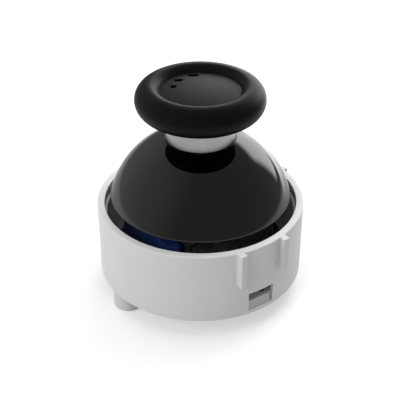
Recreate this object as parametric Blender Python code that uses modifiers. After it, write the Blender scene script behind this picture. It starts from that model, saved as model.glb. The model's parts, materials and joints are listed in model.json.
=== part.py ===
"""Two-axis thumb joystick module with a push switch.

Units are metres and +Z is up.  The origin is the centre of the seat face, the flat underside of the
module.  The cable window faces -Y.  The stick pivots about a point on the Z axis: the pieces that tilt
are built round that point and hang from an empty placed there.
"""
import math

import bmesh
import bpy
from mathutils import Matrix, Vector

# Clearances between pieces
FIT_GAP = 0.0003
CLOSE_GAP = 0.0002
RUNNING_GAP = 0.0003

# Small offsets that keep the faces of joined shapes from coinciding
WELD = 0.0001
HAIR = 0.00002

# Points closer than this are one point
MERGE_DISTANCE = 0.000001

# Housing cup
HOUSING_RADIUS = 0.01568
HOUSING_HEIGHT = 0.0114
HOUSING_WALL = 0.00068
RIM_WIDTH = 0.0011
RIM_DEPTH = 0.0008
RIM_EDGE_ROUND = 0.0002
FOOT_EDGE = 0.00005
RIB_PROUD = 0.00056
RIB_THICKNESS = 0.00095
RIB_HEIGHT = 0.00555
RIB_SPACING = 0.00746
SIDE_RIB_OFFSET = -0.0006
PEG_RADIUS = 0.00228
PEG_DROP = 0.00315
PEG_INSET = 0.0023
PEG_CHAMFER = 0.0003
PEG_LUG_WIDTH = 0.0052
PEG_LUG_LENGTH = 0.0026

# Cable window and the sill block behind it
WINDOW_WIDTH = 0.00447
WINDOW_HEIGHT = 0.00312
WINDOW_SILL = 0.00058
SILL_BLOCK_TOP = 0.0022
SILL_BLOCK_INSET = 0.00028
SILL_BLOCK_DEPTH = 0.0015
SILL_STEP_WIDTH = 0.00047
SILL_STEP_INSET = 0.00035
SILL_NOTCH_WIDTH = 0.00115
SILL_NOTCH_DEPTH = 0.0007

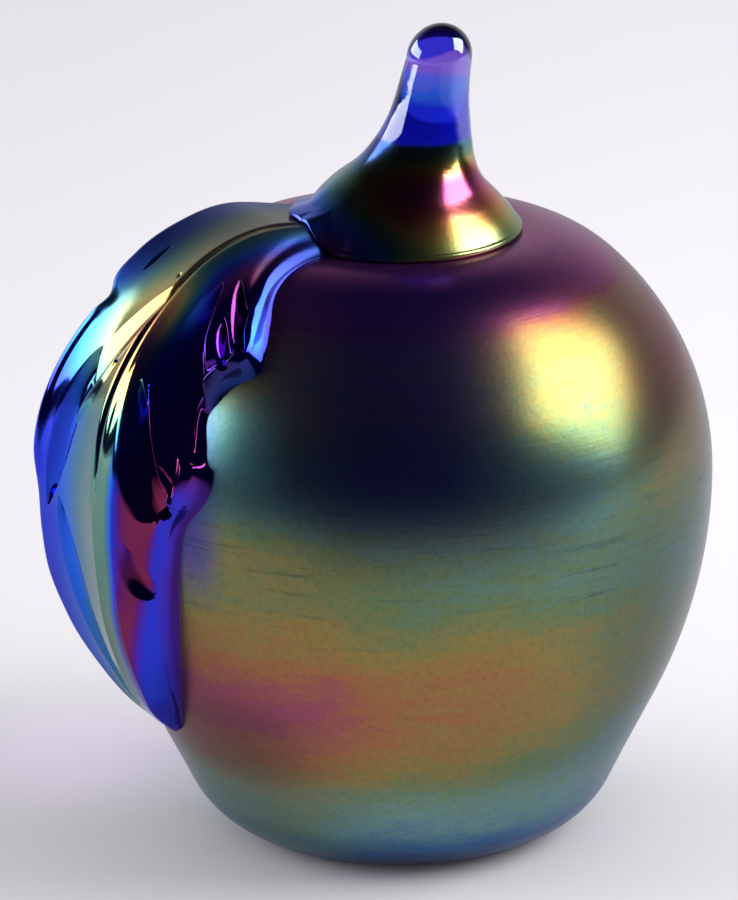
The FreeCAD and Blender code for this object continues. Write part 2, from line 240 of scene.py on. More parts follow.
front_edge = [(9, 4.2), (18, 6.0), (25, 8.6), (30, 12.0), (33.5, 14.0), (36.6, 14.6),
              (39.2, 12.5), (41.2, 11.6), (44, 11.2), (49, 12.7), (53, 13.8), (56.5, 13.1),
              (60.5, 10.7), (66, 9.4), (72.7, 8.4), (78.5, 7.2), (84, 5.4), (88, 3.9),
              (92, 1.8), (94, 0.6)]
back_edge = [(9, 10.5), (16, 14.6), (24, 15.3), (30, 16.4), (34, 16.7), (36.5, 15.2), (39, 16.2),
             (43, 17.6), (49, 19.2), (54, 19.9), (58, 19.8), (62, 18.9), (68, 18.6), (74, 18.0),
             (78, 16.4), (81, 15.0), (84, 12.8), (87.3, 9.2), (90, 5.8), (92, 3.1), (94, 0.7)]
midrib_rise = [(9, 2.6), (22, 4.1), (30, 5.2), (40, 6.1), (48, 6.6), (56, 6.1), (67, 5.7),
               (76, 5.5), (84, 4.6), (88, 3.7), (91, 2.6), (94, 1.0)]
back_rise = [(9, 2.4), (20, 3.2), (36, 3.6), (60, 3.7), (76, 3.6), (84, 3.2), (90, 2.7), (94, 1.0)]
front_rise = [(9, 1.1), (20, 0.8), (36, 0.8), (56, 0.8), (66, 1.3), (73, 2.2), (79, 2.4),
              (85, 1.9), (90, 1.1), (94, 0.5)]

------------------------

* [Stated task] Output the line holding "The FreeCAD and", then every later line through the end of the records above, exactly as given and nothing else.

* [Correct response]
The FreeCAD and Blender code for this object continues. Write part 2, from line 240 of scene.py on. More parts follow.
front_edge = [(9, 4.2), (18, 6.0), (25, 8.6), (30, 12.0), (33.5, 14.0), (36.6, 14.6),
              (39.2, 12.5), (41.2, 11.6), (44, 11.2), (49, 12.7), (53, 13.8), (56.5, 13.1),
              (60.5, 10.7), (66, 9.4), (72.7, 8.4), (78.5, 7.2), (84, 5.4), (88, 3.9),
              (92, 1.8), (94, 0.6)]
back_edge = [(9, 10.5), (16, 14.6), (24, 15.3), (30, 16.4), (34, 16.7), (36.5, 15.2), (39, 16.2),
             (43, 17.6), (49, 19.2), (54, 19.9), (58, 19.8), (62, 18.9), (68, 18.6), (74, 18.0),
             (78, 16.4), (81, 15.0), (84, 12.8), (87.3, 9.2), (90, 5.8), (92, 3.1), (94, 0.7)]
midrib_rise = [(9, 2.6), (22, 4.1), (30, 5.2), (40, 6.1), (48, 6.6), (56, 6.1), (67, 5.7),
               (76, 5.5), (84, 4.6), (88, 3.7), (91, 2.6), (94, 1.0)]
back_rise = [(9, 2.4), (20, 3.2), (36, 3.6), (60, 3.7), (76, 3.6), (84, 3.2), (90, 2.7), (94, 1.0)]
front_rise = [(9, 1.1), (20, 0.8), (36, 0.8), (56, 0.8), (66, 1.3), (73, 2.2), (79, 2.4),
              (85, 1.9), (90, 1.1), (94, 0.5)]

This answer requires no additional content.